For weeks following Trump’s second inauguration, his administration muscled Ukraine into accepting an onerous agreement compelling Kyiv to provide the U.S. with at least 50 percent of the revenue it derives from the exploration of its mineral and hydrocarbon deposits — now and in the future. “That,” Vice President JD Vance explained, “is a way better security guarantee than 20,000 troops from some random country that hasn’t fought a war in 30 or 40 years.” Kyiv agreed, although with deep and understandable reluctance (politics happens in other countries, too).

Over the weekend, though, the United States suddenly insisted that the deal it had muscled into existence was no longer good enough. According to the Financial Times, Washington’s new proposal would compel Ukraine to submit “all mineral resources, including oil and gas, and major energy assets across the entire Ukrainian territory” to a joint investment fund with the United States, over which Washington retains control and veto power. Again, Washington withheld the promise of security guarantees even if Ukraine complied with this monumental demand.

The Ukrainian sources with whom FT’s reporters spoke bristled at the deal, calling it “unfair” and the equivalent of “robbery.” They suspect that the proposal — a recipe for a slightly milder form of colonialism than the one on offer from Russia — is designed to be rejected. Why would the Trump administration erect obstacles before Ukraine’s compliance with the peace deal the White House insists it so desires if not to scuttle the project while securing a plausible narrative that allows the administration to blame Kyiv for its failure?

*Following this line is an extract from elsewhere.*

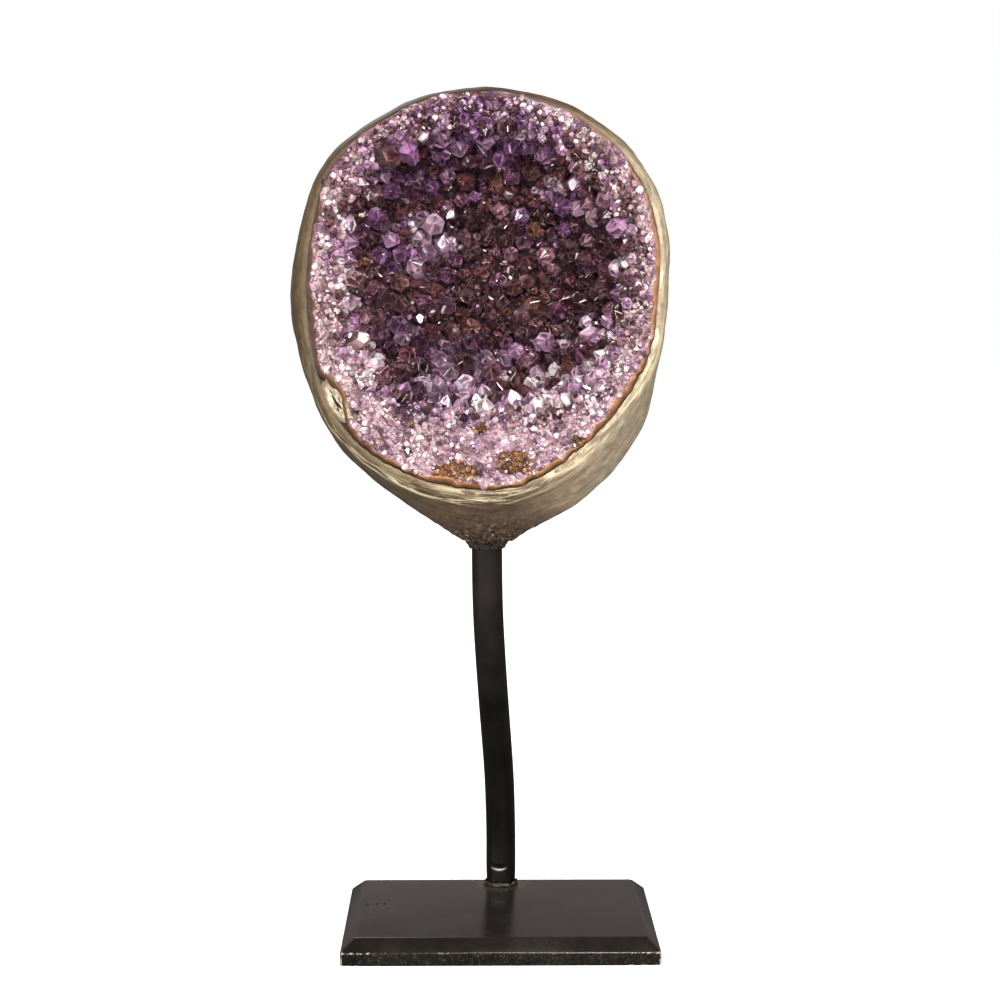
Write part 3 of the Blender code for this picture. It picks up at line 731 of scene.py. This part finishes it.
GROWTH_ZONES = (                      # across and up the face in mm, reach, colours, strength
    (-32, 30, 15, (VIOLET, DEEP_VIOLET), 2.2), (-36, 12, 10, (VIOLET, LILAC), 1.0),
    (-24, 46, 14, (VIOLET, LILAC), 3), (2, 48, 15, (VIOLET, DEEP_VIOLET), 2.4),
    (-8, 54, 11, (VIOLET, LILAC), 3), (20, 50, 10, (VIOLET, LILAC), 2),
    (27, 30, 11, (VIOLET, LILAC), 1.6), (-19, 22, 8, (LILAC, PALE_LILAC), 14),
    (-12, -22, 11, (LILAC, PALE_LILAC, VIOLET), 8), (0, -24, 9, (LILAC, VIOLET), 7),
    (18, -20, 9, (PALE_LILAC, LILAC), 3), (32, -16, 11, (LILAC, PALE_LILAC), 2),
    (-6, -36, 13, (PALE_LILAC, LILAC), 5), (24, 38, 6, (PALE_LILAC, LILAC), 3),
    (14, 56, 7, (PALE_LILAC,), 5), (-26, -8, 8, (LILAC, VIOLET), 1.5),
    (-26, -37, 9, (VIOLET, DEEP_VIOLET, WINE), 3))
AMBER_SPOTS = ((-8, -54, 8, 3), (10, -51.5, 6, 4), (-0.6, -41, 2.2, 1.8), (30, -45, 3, 2))


def wall_share(x, y):
    return math.hypot(x, y) / mouth(math.atan2(y, x))


def wall_point(x, y):
    """Point of the cavity's wall or of the cut rim behind a place on the face."""
    share = wall_share(x, y)
    depth = CAVITY_DEPTH * math.sqrt(max(0.0, 1 - min(share, 1.0) ** WALL_POWER))
    fade = min(1.0, max(0.0, (1.12 - share) / 0.3))
    lump = noise.noise(Vector((x, y, 0.004)) / LUMP_SIZE) * LUMP_HEIGHT * fade
    sag = max(0.0, min(1.0, (1.35 - share) / 0.35)) * 1.2 * MM if share > 1 else 1.2 * MM
    height = lump - depth - sag
    angle = math.atan2(y, x)
    over = min(1.0, max(0.0, (math.hypot(x, y) - agate_inner(angle)) / (2 * MM) + 1))
    lifted = (0.65 + 0.15 * near_angle(angle, 100, 85)) * MM
    return Vector((x, y, height + (lifted - height) * over))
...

All this suits Moscow just fine. Indeed, sensing its new freedom of action, Vladimir Putin’s regime has only grown bolder. “Just recently, I said that we will push through,” Putin said while reviewing Russian troops on Friday in Archangelsk. “There are grounds to think that we will finish them off,” he said of the Ukrainians. Indeed, Putin is already speculating openly that the process over which Trump is presiding should give way to a United Nations–administered provisional authority governing the whole of Ukraine. “Only then” should there be “peace negotiations,” the Russian autocrat averred.

That’s a big ask, but why shouldn’t the Kremlin press its advantage — both on the battlefield and in negotiations with its pliant American counterparts? It’s hard to avoid Putin’s determination that there is nothing he can do that would exhaust Trump’s patience with Moscow. In his pursuit of a lopsided peace in Europe that favors Russia, Putin has ample evidence to conclude that Washington is on his side.